Sample Exam Question
Scenario: A project is developing a new internal platform that will now store employee health information as part of an expanded scope decision. The team has already started design work. The sponsor says compliance can be reviewed closer to deployment because there is no current audit scheduled.
Question: What should be clarified first?
A. Continue design and wait for audit timing to drive compliance work
B. Defer all delivery work until the sponsor personally approves every requirement
C. Identify and confirm the applicable privacy, security, and retention requirements, then translate them into project controls and ownership
D. Treat compliance as a post-project operational responsibility only
Best answer: C
Explanation: The strongest answer is C because the project now has a changed compliance profile. The project manager should identify the relevant obligations and convert them into practical project expectations before more design decisions are locked in.
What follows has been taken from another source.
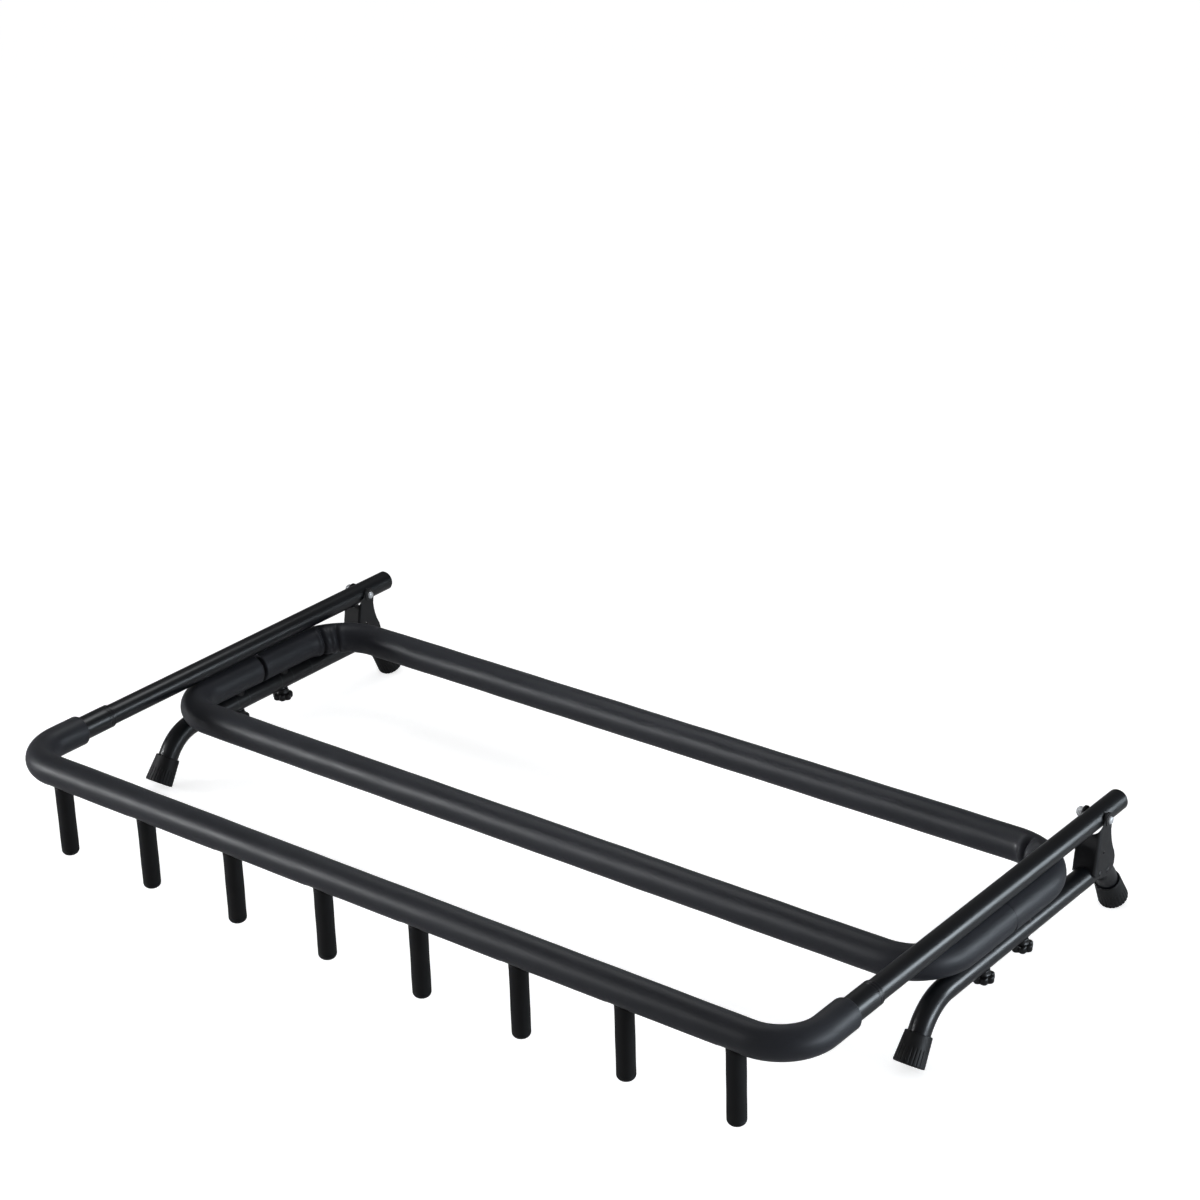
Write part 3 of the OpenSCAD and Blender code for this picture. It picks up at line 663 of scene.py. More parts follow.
@dataclass
class BarShell:
    """A hollow tube or sleeve that follows a U-shaped bar, with a real wall and cut ends."""

    name: str
    line: BarLine
    radius: float
    bore: float
    origin: tuple[float, float, float]
    opening: Opening
    tilt: float = 0.0
    end_round: float = 1.5 * MM
    around: int = 96
    pitch: float = 4 * MM
    bend_pitch: float = 2 * MM
    creases: tuple[Crease, ...] = ()
    grooves: tuple[tuple[float, float, float], ...] = ()
    waver: float = 0.0
    bend_squash: float = 0.0
    squash_reach: float = 0.42
    recesses: tuple[tuple[float, float], ...] = ()
    recess_radius: float = 11 * MM
    recess_slope: float = 0.8 * MM
    recess_skin: float = 0.3 * MM
    puckers: tuple[float, ...] = ()
    pucker_depth: float = 0.5 * MM
    pucker_radius: float = 9.5 * MM
    pucker_fade: float = 3.5 * MM
    rest_tube: tuple[float, float] | None = None
    rest_soft: float = 0.35 * MM
    crowding: float = 0.35
    closed_seam: float = 0.0
    seam_reach: float = 14 * MM
    far_round: float = 0.0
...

Why the other options are weaker:
A: Waiting increases the chance of rework or hidden exposure.
B: Full delivery stoppage is usually unnecessary unless a serious immediate breach exists.
D: Compliance is part of project delivery choices, not only post-project operations.
Key Terms
Compliance requirement: A mandatory obligation that the project must satisfy.
Operationalize: Convert a broad rule into specific work, controls, and evidence.
Requirement source: The origin of an obligation, such as law, contract, or policy.